* _MATERIAL_:
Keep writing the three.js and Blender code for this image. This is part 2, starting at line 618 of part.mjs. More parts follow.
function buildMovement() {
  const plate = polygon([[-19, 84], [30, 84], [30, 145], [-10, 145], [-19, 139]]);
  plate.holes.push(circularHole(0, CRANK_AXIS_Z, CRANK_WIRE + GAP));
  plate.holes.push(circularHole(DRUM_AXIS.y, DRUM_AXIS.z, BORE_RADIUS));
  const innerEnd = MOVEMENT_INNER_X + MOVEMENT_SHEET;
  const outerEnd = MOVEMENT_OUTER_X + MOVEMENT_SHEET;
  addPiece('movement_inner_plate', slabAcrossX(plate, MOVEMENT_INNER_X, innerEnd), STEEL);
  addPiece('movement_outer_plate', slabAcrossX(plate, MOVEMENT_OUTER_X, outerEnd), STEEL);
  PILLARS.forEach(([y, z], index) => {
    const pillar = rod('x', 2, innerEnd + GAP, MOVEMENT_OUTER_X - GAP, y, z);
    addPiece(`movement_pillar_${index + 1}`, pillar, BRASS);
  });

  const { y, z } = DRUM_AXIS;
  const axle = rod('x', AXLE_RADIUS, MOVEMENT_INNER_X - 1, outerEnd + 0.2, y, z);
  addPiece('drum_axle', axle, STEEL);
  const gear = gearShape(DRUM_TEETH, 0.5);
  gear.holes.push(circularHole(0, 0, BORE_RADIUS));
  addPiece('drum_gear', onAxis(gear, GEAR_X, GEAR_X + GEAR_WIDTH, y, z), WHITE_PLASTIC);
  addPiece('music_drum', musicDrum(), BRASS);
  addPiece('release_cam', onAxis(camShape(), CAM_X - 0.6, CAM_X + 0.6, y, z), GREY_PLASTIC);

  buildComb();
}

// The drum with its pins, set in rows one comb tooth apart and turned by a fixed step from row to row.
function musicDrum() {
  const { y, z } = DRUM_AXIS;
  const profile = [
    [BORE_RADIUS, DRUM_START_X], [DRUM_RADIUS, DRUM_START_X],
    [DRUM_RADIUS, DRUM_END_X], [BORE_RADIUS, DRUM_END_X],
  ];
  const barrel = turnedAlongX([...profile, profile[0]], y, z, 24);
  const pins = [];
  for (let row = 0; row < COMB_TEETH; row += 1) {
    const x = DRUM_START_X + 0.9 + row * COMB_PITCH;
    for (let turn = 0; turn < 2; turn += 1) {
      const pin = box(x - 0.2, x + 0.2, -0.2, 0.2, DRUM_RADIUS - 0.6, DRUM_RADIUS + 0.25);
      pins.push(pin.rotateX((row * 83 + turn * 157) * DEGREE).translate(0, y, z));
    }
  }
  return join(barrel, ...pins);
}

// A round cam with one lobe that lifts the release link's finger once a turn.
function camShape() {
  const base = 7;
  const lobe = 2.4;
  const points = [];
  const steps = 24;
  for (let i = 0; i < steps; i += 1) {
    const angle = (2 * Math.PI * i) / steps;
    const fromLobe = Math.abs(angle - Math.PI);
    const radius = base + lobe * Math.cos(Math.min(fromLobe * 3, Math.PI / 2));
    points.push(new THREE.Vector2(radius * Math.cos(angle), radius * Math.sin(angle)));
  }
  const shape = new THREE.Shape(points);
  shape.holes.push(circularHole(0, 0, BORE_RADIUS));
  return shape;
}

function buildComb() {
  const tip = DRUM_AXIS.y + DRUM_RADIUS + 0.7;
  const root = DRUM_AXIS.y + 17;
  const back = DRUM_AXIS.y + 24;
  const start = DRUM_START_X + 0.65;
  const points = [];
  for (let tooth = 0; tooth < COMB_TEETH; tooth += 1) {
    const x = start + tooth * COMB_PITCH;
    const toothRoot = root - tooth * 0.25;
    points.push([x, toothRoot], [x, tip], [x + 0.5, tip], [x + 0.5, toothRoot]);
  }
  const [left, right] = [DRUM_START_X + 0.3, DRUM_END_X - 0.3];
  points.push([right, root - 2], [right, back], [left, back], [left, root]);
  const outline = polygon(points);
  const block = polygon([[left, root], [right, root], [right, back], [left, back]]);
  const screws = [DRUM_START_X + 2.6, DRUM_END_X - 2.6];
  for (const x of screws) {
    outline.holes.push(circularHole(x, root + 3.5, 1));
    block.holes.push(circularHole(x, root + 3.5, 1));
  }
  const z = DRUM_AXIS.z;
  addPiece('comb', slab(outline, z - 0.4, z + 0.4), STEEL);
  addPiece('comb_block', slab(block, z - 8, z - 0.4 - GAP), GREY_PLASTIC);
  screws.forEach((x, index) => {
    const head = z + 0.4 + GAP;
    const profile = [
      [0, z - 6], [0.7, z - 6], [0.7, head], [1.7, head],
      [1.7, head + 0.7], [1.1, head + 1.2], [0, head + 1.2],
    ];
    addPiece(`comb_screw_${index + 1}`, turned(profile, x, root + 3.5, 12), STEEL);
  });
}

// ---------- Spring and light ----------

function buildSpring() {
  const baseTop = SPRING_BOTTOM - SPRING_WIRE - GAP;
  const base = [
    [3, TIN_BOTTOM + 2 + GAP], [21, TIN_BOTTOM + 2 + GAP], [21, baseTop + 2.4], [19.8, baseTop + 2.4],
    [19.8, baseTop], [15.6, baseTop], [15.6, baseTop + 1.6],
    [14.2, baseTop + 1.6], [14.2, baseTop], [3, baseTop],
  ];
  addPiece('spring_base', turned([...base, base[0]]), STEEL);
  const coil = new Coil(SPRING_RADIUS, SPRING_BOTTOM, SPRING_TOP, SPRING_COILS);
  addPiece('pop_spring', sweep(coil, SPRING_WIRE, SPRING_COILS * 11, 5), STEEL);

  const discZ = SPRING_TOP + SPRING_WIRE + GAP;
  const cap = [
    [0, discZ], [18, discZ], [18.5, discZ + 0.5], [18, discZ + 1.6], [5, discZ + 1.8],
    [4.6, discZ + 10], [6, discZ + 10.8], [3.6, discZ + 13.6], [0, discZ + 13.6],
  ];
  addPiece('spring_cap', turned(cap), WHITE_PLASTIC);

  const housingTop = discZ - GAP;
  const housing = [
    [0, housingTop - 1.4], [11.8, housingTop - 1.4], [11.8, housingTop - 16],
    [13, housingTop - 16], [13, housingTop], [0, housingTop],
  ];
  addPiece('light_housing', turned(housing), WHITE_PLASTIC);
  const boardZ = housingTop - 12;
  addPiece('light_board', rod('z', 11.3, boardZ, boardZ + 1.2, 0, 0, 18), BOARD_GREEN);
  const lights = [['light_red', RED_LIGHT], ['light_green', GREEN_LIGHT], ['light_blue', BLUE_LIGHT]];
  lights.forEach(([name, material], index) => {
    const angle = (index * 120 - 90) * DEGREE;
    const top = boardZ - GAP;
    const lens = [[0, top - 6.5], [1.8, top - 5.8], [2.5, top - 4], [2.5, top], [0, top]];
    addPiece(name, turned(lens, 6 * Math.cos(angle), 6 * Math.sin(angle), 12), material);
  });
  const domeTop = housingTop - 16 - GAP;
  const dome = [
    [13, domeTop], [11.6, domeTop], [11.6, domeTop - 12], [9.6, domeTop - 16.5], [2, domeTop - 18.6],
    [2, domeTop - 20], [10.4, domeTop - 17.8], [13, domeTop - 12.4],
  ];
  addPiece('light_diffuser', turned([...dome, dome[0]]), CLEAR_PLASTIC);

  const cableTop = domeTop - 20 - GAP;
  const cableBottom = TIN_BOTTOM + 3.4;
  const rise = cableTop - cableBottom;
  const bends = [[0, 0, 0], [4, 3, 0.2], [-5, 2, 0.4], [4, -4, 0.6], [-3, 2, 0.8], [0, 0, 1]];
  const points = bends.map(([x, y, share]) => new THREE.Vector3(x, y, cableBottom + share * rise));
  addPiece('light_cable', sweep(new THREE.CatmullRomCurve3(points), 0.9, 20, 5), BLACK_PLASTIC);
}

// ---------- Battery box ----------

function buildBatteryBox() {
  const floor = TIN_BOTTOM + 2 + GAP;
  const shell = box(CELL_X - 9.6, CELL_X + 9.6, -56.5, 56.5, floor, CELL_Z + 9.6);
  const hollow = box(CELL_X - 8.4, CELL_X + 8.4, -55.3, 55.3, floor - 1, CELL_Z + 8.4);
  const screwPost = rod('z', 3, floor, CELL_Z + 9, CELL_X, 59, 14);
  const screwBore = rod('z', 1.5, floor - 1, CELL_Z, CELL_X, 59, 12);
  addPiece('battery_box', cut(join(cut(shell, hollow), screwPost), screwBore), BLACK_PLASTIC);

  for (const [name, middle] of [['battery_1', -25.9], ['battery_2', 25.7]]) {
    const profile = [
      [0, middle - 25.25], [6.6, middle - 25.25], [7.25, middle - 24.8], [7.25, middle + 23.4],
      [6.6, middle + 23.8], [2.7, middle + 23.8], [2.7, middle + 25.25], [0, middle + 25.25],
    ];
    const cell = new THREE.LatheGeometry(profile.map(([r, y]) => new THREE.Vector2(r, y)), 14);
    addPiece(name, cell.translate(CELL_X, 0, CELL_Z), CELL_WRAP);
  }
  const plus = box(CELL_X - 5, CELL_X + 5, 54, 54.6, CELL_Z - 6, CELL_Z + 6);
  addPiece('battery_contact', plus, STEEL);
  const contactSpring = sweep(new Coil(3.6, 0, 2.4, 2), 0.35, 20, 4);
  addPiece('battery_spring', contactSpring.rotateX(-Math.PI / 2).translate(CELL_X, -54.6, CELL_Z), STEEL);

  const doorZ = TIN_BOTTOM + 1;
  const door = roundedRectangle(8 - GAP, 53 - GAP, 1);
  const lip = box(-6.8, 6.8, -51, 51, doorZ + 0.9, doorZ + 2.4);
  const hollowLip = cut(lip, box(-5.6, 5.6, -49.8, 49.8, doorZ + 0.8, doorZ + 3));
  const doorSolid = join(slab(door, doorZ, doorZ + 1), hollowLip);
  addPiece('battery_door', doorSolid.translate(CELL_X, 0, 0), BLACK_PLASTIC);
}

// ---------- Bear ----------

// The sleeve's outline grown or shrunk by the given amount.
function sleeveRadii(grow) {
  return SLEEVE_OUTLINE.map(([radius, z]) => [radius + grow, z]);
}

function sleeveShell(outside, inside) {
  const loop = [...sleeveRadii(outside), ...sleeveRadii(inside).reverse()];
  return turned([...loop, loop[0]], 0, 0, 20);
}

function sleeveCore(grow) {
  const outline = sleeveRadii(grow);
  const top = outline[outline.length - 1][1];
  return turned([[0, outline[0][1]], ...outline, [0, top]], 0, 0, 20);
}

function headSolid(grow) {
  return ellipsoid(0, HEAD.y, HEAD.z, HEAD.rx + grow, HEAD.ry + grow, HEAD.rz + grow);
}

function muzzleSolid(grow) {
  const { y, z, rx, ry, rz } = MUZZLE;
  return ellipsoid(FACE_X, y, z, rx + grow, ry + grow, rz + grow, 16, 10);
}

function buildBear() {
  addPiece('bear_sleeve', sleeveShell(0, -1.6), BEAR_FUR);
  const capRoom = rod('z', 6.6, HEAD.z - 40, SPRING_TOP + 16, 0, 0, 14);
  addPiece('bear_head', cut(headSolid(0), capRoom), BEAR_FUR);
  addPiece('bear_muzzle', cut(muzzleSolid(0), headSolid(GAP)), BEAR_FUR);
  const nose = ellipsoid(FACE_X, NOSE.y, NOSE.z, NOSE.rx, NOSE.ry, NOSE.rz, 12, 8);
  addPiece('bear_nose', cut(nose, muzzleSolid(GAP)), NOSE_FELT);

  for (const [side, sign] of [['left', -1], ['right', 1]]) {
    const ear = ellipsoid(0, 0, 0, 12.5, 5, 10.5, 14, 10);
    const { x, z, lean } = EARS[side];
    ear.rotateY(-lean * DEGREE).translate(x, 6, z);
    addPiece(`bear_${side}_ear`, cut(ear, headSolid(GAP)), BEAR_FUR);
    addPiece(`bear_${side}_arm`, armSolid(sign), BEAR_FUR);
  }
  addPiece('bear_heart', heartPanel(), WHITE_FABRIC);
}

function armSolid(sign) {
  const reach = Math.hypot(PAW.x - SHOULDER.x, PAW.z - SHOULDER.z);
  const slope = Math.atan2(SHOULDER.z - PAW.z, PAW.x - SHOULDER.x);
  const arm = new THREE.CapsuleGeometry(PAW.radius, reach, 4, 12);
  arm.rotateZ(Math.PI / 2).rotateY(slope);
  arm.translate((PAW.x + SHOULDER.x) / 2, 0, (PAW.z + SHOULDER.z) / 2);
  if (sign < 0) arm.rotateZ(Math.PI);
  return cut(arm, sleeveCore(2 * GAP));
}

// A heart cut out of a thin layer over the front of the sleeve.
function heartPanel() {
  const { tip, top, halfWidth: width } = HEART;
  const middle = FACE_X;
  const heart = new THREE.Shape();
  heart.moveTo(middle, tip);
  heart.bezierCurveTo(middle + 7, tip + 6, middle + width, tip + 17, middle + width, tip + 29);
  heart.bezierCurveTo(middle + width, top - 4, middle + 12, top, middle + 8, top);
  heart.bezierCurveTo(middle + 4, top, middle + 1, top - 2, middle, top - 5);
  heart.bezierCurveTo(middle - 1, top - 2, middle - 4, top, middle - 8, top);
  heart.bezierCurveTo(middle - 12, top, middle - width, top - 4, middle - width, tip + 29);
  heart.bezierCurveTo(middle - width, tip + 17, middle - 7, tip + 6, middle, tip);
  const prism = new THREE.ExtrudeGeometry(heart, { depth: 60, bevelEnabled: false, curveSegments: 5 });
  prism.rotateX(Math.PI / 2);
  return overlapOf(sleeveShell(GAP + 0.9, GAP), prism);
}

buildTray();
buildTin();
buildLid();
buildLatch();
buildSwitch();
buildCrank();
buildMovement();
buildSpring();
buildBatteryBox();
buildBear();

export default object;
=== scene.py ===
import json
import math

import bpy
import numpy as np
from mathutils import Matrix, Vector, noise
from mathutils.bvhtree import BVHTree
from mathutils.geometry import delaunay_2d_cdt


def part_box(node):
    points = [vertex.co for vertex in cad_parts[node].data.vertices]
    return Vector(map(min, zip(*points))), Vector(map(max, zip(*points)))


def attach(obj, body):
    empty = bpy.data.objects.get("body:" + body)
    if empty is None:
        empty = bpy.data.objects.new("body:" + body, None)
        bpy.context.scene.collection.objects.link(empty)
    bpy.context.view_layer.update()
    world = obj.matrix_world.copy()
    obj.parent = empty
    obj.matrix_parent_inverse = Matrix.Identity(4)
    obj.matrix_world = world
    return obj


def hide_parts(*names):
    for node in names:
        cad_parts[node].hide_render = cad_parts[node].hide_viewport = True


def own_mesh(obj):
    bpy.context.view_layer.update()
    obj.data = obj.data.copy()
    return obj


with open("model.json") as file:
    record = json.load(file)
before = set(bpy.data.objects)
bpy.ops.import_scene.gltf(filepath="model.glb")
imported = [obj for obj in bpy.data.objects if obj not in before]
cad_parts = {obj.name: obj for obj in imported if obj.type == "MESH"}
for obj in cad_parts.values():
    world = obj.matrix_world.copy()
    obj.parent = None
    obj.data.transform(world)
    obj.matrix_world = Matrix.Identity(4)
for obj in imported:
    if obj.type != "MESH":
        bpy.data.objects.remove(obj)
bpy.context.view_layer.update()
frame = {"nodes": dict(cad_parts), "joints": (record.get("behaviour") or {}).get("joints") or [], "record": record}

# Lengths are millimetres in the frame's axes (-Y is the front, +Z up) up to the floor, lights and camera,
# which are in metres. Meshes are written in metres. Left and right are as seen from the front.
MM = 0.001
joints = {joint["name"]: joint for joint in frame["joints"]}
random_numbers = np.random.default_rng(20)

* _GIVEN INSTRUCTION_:
Exactly repeat the lines from the line with "buildTray();" to the line with "obj.matrix_parent_inverse = Matrix.Identity(4)", including both, and output nothing else.

* _COMPLETE RESPONSE_:
buildTray();
buildTin();
buildLid();
buildLatch();
buildSwitch();
buildCrank();
buildMovement();
buildSpring();
buildBatteryBox();
buildBear();

export default object;
=== scene.py ===
import json
import math

import bpy
import numpy as np
from mathutils import Matrix, Vector, noise
from mathutils.bvhtree import BVHTree
from mathutils.geometry import delaunay_2d_cdt


def part_box(node):
    points = [vertex.co for vertex in cad_parts[node].data.vertices]
    return Vector(map(min, zip(*points))), Vector(map(max, zip(*points)))


def attach(obj, body):
    empty = bpy.data.objects.get("body:" + body)
    if empty is None:
        empty = bpy.data.objects.new("body:" + body, None)
        bpy.context.scene.collection.objects.link(empty)
    bpy.context.view_layer.update()
    world = obj.matrix_world.copy()
    obj.parent = empty
    obj.matrix_parent_inverse = Matrix.Identity(4)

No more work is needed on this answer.